MICHAEL WIRTH: Well, look, the world consumes 100 million barrels of oil today. We've got 6.5 billion people on the planet, 20 years from now there will be 9 billion people on the planet. And so, even -- and the world will need 30% more energy 20 years from now than it does today and that includes all forms, right? Wind, solar, oil, gas, everything. And if you see a day when we see demand begin to plateau, there's still underlying decline. It's a depletion business, as you develop the resource you need to invest to replace that and you've got to have a price signal that incensed the replacement. So, there is a long future in a growth environment, and there's a long future even in an environment that begins to plateau for good economic investment to continue to provide the affordable, reliable and ever cleaner energy that the world will need.
JIM CRAMER: Are you surprised at all that the forward curve has not really budged despite the turmoil in the Middle East?
MICHAEL WIRTH: Not really, Jim. You know, fundamentally, supply and demand remain where they were before these incidents. We haven't seen anything that has actually changed that. Last year we did see something that impacted supply for a period of time, which was attack on infrastructure in Saudi Arabia. Credit to Aramco for a strong recovery and repair of that. But fundamentally, markets while they see the geopolitical risk, I think we've been in a well-supplied market for some period of time here and that's generally what the view continues to be at this point.
BRIAN SULLIVAN: If oil prices, Mike, stayed where they are, I mean that's a big if. 63 bucks, they were at 55. So, they're up $7 or $8. Every dollar of incremental gain in the price of oil, as I understand it, benefits you to the tune of $450 million a year in additional cash flow.
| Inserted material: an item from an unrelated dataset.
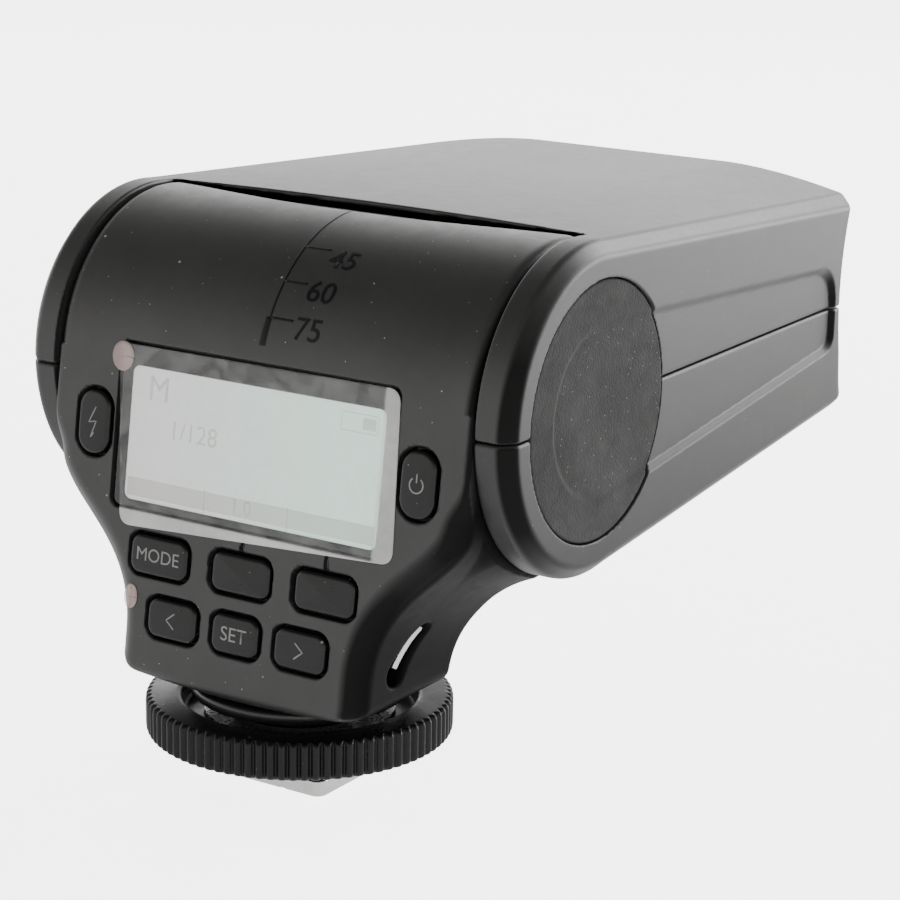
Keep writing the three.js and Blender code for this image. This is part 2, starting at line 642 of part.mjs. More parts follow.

Is that correct?
MICHAEL WIRTH: That's roughly correct, yes.
BRIAN SULLIVAN: $1 increment, 450. So, you are going to be sitting on a lot more free cash flow if oil prices stay this way for a significant period of time. Your capital spending budget hasn't budged, it's been the same for three years. Would you look to increase it next fiscal year if oil prices stay at 63 on WTI?
MICHAEL WIRTH: Probably not. It's a long-term business. We sent our capital spending plans for a long-term value proposition for our shareholders. Our dividend is the most important thing to the people that own our stock. We've increased our annual dividend payout for 32 consecutive years. Our board will make a decision on that here later this month, in terms of 2020. But I would expect that streak to continue.
BRIAN SULLIVAN: So, what happens -- I know David is going to jump in with a question, as well. What happens to the extra cash flow, though? What do you do with it?
MICHAEL WIRTH: It can strengthen the balance sheet. We're buying back shares at the rate of 5 billion a year. We've got places we can put -- we have a very disciplined financial set of priorities and we'll stay consistent with those priorities.
BRIAN SULLIVAN: David.
DAVID FABER: Thanks, Brian. Mr. Wirth, last year, ESG investing I think came into its own in a way that perhaps it hadn't up until then. But it's not going anywhere now. More and more assets going into these broader ESG strategies, which often don't include a company like yours. What are you doing to try to face down the impediments that investors may face in terms of investing in a Chevron? I know for example that in Australia, you started up a CO2 injection project in early August. Great country to do it in, given the fires right now that are taking place there, perhaps as a result of, in part, climate change. But just address for me what chevron can do when faced with so many investors who simply say that's no go territory, that stock.
MICHAEL WIRTH: Look, I spend—I am at the Goldman Sachs Conference today, meeting with investors. And we talk about ESG issues. They care about the S and the G, where I could hold our company up against any. E is the one, really, you are asking about. And within e, it's climate--it's not water or air quality--that is getting a lot of attention today. Three primary approaches that we're taking on climate: number one is to reduce the carbon intensity of our operations. And so, we've got a strong commitment in place, and metrics that affect my pay and the pay of every employee in the company that hold us accountability to reduce the carbon footprint of our operations. Second strategy is to integrate renewables into our business in a greater way. This includes solar and wind to power some of our operations. I've talked to Jim a little bit about some of our things on renewable natural gas where we're working with dairy farmers to take the by-products of dairy farming and captured natural gas for consumption. And then, the third is to invest in break-through technologies, which is really where companies that have the scale and the technical capability should be focused, is: how do we find solutions that can work at scale, that can be competitive and economic, with the alternatives today? And there is work to be done there. So, we're focused on all three of those, as we have discussions with serious investors that want to see our company and those in our industry be part of the solution. I think they understand the things that we're working on.
BRIAN SULLIVAN: Just quickly, are you going to stay in California? Your corporate headquarters is in San Ramon, across the Bay from San Francisco.
MICHAEL WIRTH: We've been in California –
BRIAN SULLIVAN: Are you -- I know, 140 years – are you going to stay there?
MICHAEL WIRTH: -- for 140 years. It's the birthplace of our company. We were the standard oil company of California. Look, we've got big assets in California, California, we've got big refineries, a big oil field there. We have people in Texas, we have people all around the world. But it's been our home for 140 years. And that hasn't changed.
BRIAN SULLIVAN: Okay. Michael Wirth, CEO of Chevron, thank you for joining us. Guys, I'll send it back to you at the New York Stock Exchange. Carl.